Now the mists had cleared, the scene of desolation was complete. Beyond the shoreline, sitting on a muddy beach, was a row of fat buzzards. On the top of the hill, the hospital—huge and dark and with faint lights shining dimly in its windows—looked both human and terrifying: like the skull of a skeleton lit from within, or the kind of monster’s castle a child would draw.

For a while, Catherine’s mind tried to hold off the idea that this really was the place, but when one of the nurses shouted “Is that it?” from their boat across to Miss Nightingale, she turned and silently nodded her head.

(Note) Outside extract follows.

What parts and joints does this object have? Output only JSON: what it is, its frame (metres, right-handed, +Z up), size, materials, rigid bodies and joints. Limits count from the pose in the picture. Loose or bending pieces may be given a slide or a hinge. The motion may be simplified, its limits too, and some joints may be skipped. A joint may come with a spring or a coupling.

They were docking. The Turkish skipper threw stones at the dogs, then steered them between the dead horse and a sagging pier.
A small crowd of people in rags were watching them; one of them was barefoot, with bandages stuck over legs so badly ulcerated they looked chewed. Catherine thought at first they must be locals, but then she heard one of the men speaking English, and saw that under the grime he wore a cherry-colored tunic. A woman with bad teeth, wearing a dirty green dress, tottered around for a while like someone about to propose a toast, but raised her hand instead in a tired salute.

“Welcome to Scutari,” she shouted.

Miss Nightingale went ashore first. She was spirited away by two high-ranking officers who appeared and scattered the small crowd away as if they were no more than stones. Then a young officer, with ginger muttonchops, came to deal with them. More people arrived to stare and marvel at them, while the drunken woman shook her head and called them “stupid buggers” for coming. Captain Muttonchop’s mouth opened foolishly; he seemed to have no idea what to do with the nurses, but eventually he said to follow him, quick sticks and on foot, to the hospital.

“Halt! To the right face! Advance,”
he shouted. A freezing cold wind had got up and the ground was slippery underfoot, but they tried weakly to obey. Catherine, trembling and sweating, could still feel the pitch of the waves inside her head, and the wild lurching of her stomach. They were all seasick and worn out by sleepless nights and not enough food. Up the hill they went, some of the crowd following. She could hear someone playing “Cheer, Boys, Cheer” on a squeaky pennywhistle, and although nobody actually laughed out loud at them, there was suppressed mirth in the air, and when one man in the crowd called out that “them Amazons will need some drilling,” she could see the young officer smirk.